La question essentielle qui se pose est : où portons-nous le regard ? La parabole insiste sur l’œuvre du maître du domaine : cet homme ne cesse de sortir pour appeler et envoyer travailler à sa vigne. Il sort par cinq fois, de la 1re à la 11e heure et ne cesse de donner du travail à ceux qui sont désœuvrés. Voici donc l’ébauche allégorique de l’œuvre de Dieu : le Seigneur, au long de l’histoire de l’humanité, ne cesse de sortir de Lui, heure après heure, pour venir visiter l’humanité désœuvrée et que personne n’a embauchée. Il rejoint chaque personne pour lui proposer de prendre part à une aventure pleine de sens et qui change la vie. N’entendons-nous pas aujourd’hui encore monter cette question de Dieu adressée à notre humanité ? « Pourquoi êtes-vous restés là, toute la journée, sans rien faire ? » St Jean de la Croix pourrait prolonger ce cri : « Ô âmes créées pour ces grandeurs, âmes appelées à en vivre, que faites-vous ? À quoi vous occupez-vous ? » (Cantique Spirituel B 39, 7) En d’autres termes, quel est le sens de votre vie ? En vue de quoi engagez-vous vos énergies ? Pourquoi gâchez-vous autant de temps devant des écrans sans rien en tirer de profitable ? « Ils lui répondirent : ‘Parce que personne ne nous a embauchés.’ »

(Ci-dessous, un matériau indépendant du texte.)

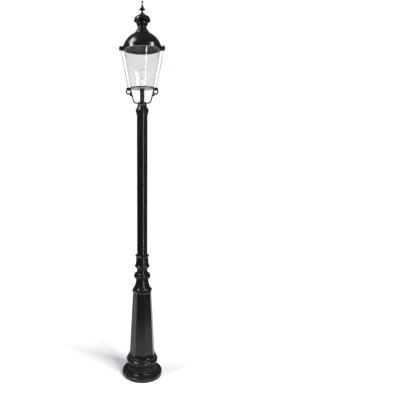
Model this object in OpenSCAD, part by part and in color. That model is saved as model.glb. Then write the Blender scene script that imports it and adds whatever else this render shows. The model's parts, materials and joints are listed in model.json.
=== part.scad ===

Et voici donc la bonne nouvelle, ancienne et toujours nouvelle : Dieu embauche, il a besoin d’ouvriers à sa vigne. Il faut crier à nouveaux frais cette vérité bouleversante. Le Créateur s’intéresse à nous et nous donne de participer à sa grande œuvre de rédemption. Il vient à chaque heure sur les places parler au fond du cœur de chaque personne : « Allez à ma vigne, vous aussi. » Il y a du travail et une place pour tout le monde. Quelle merveille ! Quelle gratitude cela devrait susciter dans notre cœur : recevoir le privilège d’être choisi personnellement pour travailler à la vigne du Seigneur ! Or si nous sommes bien disposés, nous serons encore plus émerveillés quand nous recevrons la récompense, le denier de la vie éternelle. Ce sera le bonheur de recevoir du Maître de la vie le cadeau inestimable d’une vie auprès de sa Présence, dans la communion des saints.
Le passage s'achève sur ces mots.